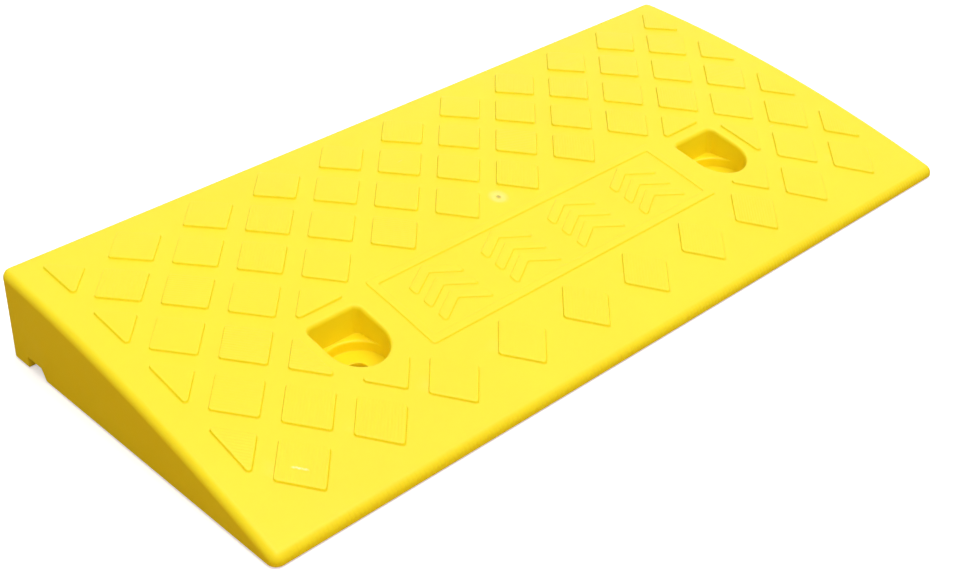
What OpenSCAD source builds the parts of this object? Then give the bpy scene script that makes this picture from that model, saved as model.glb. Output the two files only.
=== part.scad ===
// Kerb ramp: a one-piece moulded plastic wedge with a crowned diamond-tread deck,
// two counterbored anchor pockets, a ribbed hollow underside with a drain and cable
// channel along its rear, and eight press-in rubber feet.
// Frame: +X along the length, +Y from the thin front edge to the high rear wall, +Z up.
// The origin is the centre of the footprint on the ground, under the feet.

/* [Body] */
// Length of the ramp
body_l = 490; // [484:1:510]
// Depth from the front edge to the rear wall
body_d = 218; // [216:1:226]
// Height of the rear wall above the bottom rim
rear_h = 50; // [46:1:60]
// Height of the front edge above the bottom rim
front_h = 5; // [4.5:0.5:7]
// How far the deck crowns above a straight slope
deck_crown = 7.1; // [5:0.1:9]
// Plan radius of the four vertical corners
corner_r = 5; // [4:0.5:8]
// Rounding along the two side edges of the deck
side_round = 4.5; // [3:0.5:6]
// Rounding along the rear edge of the deck
rear_round = 3.5; // [2:0.5:5]
// Rounding along the front edge
front_round = 3.5; // [2:0.5:4]

/* [Shell and ribs] */
// Thickness of the deck
deck_t = 4; // [3:0.5:5]
// Thickness of the side and rear walls
wall_t = 4.5; // [4:0.5:6]
// Solid depth behind the front edge
lip_d = 12; // [11:1:13]
// Thickness of the ribs
rib_t = 2.6; // [2:0.2:3.6]
// Spacing of the ribs that run front to rear
rib_pitch_x = 35; // [34:1:36]
// Spacing of the ribs that run lengthwise
rib_pitch_y = 34; // [33:1:35]
// How far the ribs stop short of the bottom rim
rib_lift = 0.6; // [0.2:0.2:1]

/* [Tread] */
// Half diagonal of a tread diamond
pad_a = 16.2; // [12:0.1:17]
// Height of a tread diamond above the deck
pad_h = 1.2; // [0.6:0.1:2.5]
// Spacing of the diamonds along a row
pad_pitch = 45.5; // [44:0.5:46]
// Spacing of the rows
row_pitch = 23; // [22:0.5:24]
// Distance of the first row's centres from the front edge
first_row = 30.5; // [28:0.5:34]

/* [Centre frame] */
// Length of the raised frame over its outside
frame_l = 213; // [205:1:215]
// Width of the raised frame over its outside, measured front to rear in plan
frame_w = 50.4; // [48:0.2:52]
// Width of the raised frame's bar
frame_bar = 4.7; // [3:0.1:6]
// Height of the frame and of the chevrons above the deck
relief_h = 0.7; // [0.5:0.1:1.4]
// Width of one chevron stack
chevron_w = 33; // [26:1:38]

/* [Anchor pockets] */
// Distance from the middle to each anchor hole
pocket_x = 136.4; // [132:0.2:140]
// Distance of the anchor holes from the front edge
pocket_y = 74; // [70:0.5:78]
// Radius of the pocket's rounded front and of the round washer seat
pocket_r = 16.1; // [15:0.1:18]
// Distance from the anchor hole to the pocket's rear wall
pocket_back = 18.4; // [16:0.2:20]
// Radius of the pocket's two rear corners
pocket_corner = 3.5; // [1:0.5:5]
// Height of the pocket's ledge above the bottom rim
ledge_h = 15.5; // [13:0.25:17]
// Height of the washer seat above the bottom rim
seat_h = 10; // [9:0.25:12]
// Radius of the anchor hole
hole_r = 5.5; // [4:0.5:7]

/* [Drain channel] */
// Distance from the rear wall to the channel's upright side
channel_back = 17; // [16.5:0.5:22]
// Width of the channel at the ground
channel_w = 17.8; // [12:0.1:19]
// Height of the channel above the bottom rim
channel_h = 6.3; // [4:0.1:8]

/* [Feet] */
// Radius of a foot's pad
foot_r = 6; // [5:0.1:6.2]
// How far the feet stand below the bottom rim
foot_proud = 1; // [0.5:0.1:1.5]
// Radius of a foot's stem
stem_r = 3; // [2.5:0.1:3.5]
// Length of a foot's stem
stem_l = 4.6; // [3:0.1:5]
// Radial gap between a stem and its socket before the foot is glued
socket_gap = 0.05; // [0.02:0.01:0.1]

/* [Hidden] */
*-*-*
WORK TO BE COMPLETED:
Reproduce all the data word for word.

THE RESULT:
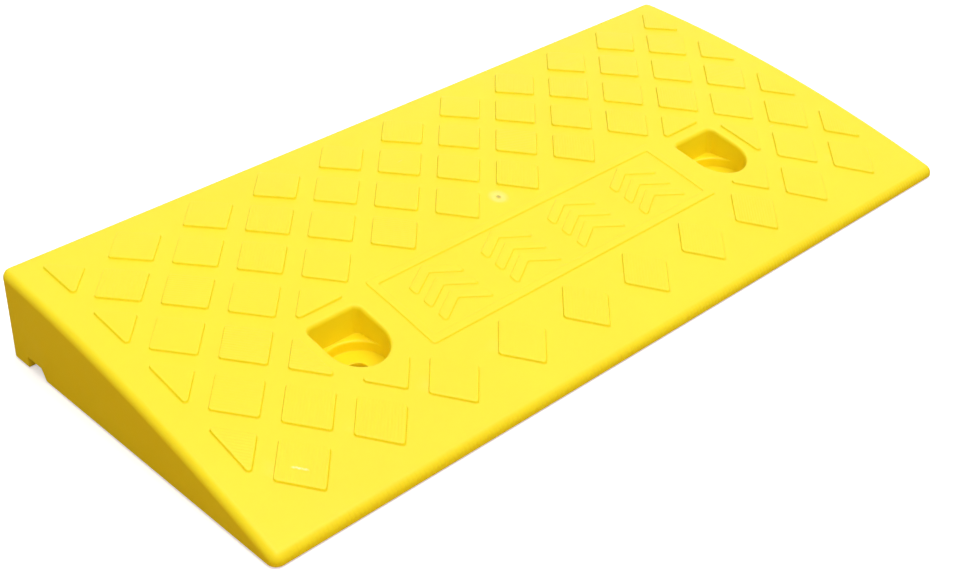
What OpenSCAD source builds the parts of this object? Then give the bpy scene script that makes this picture from that model, saved as model.glb. Output the two files only.
=== part.scad ===
// Kerb ramp: a one-piece moulded plastic wedge with a crowned diamond-tread deck,
// two counterbored anchor pockets, a ribbed hollow underside with a drain and cable
// channel along its rear, and eight press-in rubber feet.
// Frame: +X along the length, +Y from the thin front edge to the high rear wall, +Z up.
// The origin is the centre of the footprint on the ground, under the feet.

/* [Body] */
// Length of the ramp
body_l = 490; // [484:1:510]
// Depth from the front edge to the rear wall
body_d = 218; // [216:1:226]
// Height of the rear wall above the bottom rim
rear_h = 50; // [46:1:60]
// Height of the front edge above the bottom rim
front_h = 5; // [4.5:0.5:7]
// How far the deck crowns above a straight slope
deck_crown = 7.1; // [5:0.1:9]
// Plan radius of the four vertical corners
corner_r = 5; // [4:0.5:8]
// Rounding along the two side edges of the deck
side_round = 4.5; // [3:0.5:6]
// Rounding along the rear edge of the deck
rear_round = 3.5; // [2:0.5:5]
// Rounding along the front edge
front_round = 3.5; // [2:0.5:4]

/* [Shell and ribs] */
// Thickness of the deck
deck_t = 4; // [3:0.5:5]
// Thickness of the side and rear walls
wall_t = 4.5; // [4:0.5:6]
// Solid depth behind the front edge
lip_d = 12; // [11:1:13]
// Thickness of the ribs
rib_t = 2.6; // [2:0.2:3.6]
// Spacing of the ribs that run front to rear
rib_pitch_x = 35; // [34:1:36]
// Spacing of the ribs that run lengthwise
rib_pitch_y = 34; // [33:1:35]
// How far the ribs stop short of the bottom rim
rib_lift = 0.6; // [0.2:0.2:1]

/* [Tread] */
// Half diagonal of a tread diamond
pad_a = 16.2; // [12:0.1:17]
// Height of a tread diamond above the deck
pad_h = 1.2; // [0.6:0.1:2.5]
// Spacing of the diamonds along a row
pad_pitch = 45.5; // [44:0.5:46]
// Spacing of the rows
row_pitch = 23; // [22:0.5:24]
// Distance of the first row's centres from the front edge
first_row = 30.5; // [28:0.5:34]

/* [Centre frame] */
// Length of the raised frame over its outside
frame_l = 213; // [205:1:215]
// Width of the raised frame over its outside, measured front to rear in plan
frame_w = 50.4; // [48:0.2:52]
// Width of the raised frame's bar
frame_bar = 4.7; // [3:0.1:6]
// Height of the frame and of the chevrons above the deck
relief_h = 0.7; // [0.5:0.1:1.4]
// Width of one chevron stack
chevron_w = 33; // [26:1:38]

/* [Anchor pockets] */
// Distance from the middle to each anchor hole
pocket_x = 136.4; // [132:0.2:140]
// Distance of the anchor holes from the front edge
pocket_y = 74; // [70:0.5:78]
// Radius of the pocket's rounded front and of the round washer seat
pocket_r = 16.1; // [15:0.1:18]
// Distance from the anchor hole to the pocket's rear wall
pocket_back = 18.4; // [16:0.2:20]
// Radius of the pocket's two rear corners
pocket_corner = 3.5; // [1:0.5:5]
// Height of the pocket's ledge above the bottom rim
ledge_h = 15.5; // [13:0.25:17]
// Height of the washer seat above the bottom rim
seat_h = 10; // [9:0.25:12]
// Radius of the anchor hole
hole_r = 5.5; // [4:0.5:7]

/* [Drain channel] */
// Distance from the rear wall to the channel's upright side
channel_back = 17; // [16.5:0.5:22]
// Width of the channel at the ground
channel_w = 17.8; // [12:0.1:19]
// Height of the channel above the bottom rim
channel_h = 6.3; // [4:0.1:8]

/* [Feet] */
// Radius of a foot's pad
foot_r = 6; // [5:0.1:6.2]
// How far the feet stand below the bottom rim
foot_proud = 1; // [0.5:0.1:1.5]
// Radius of a foot's stem
stem_r = 3; // [2.5:0.1:3.5]
// Length of a foot's stem
stem_l = 4.6; // [3:0.1:5]
// Radial gap between a stem and its socket before the foot is glued
socket_gap = 0.05; // [0.02:0.01:0.1]

/* [Hidden] */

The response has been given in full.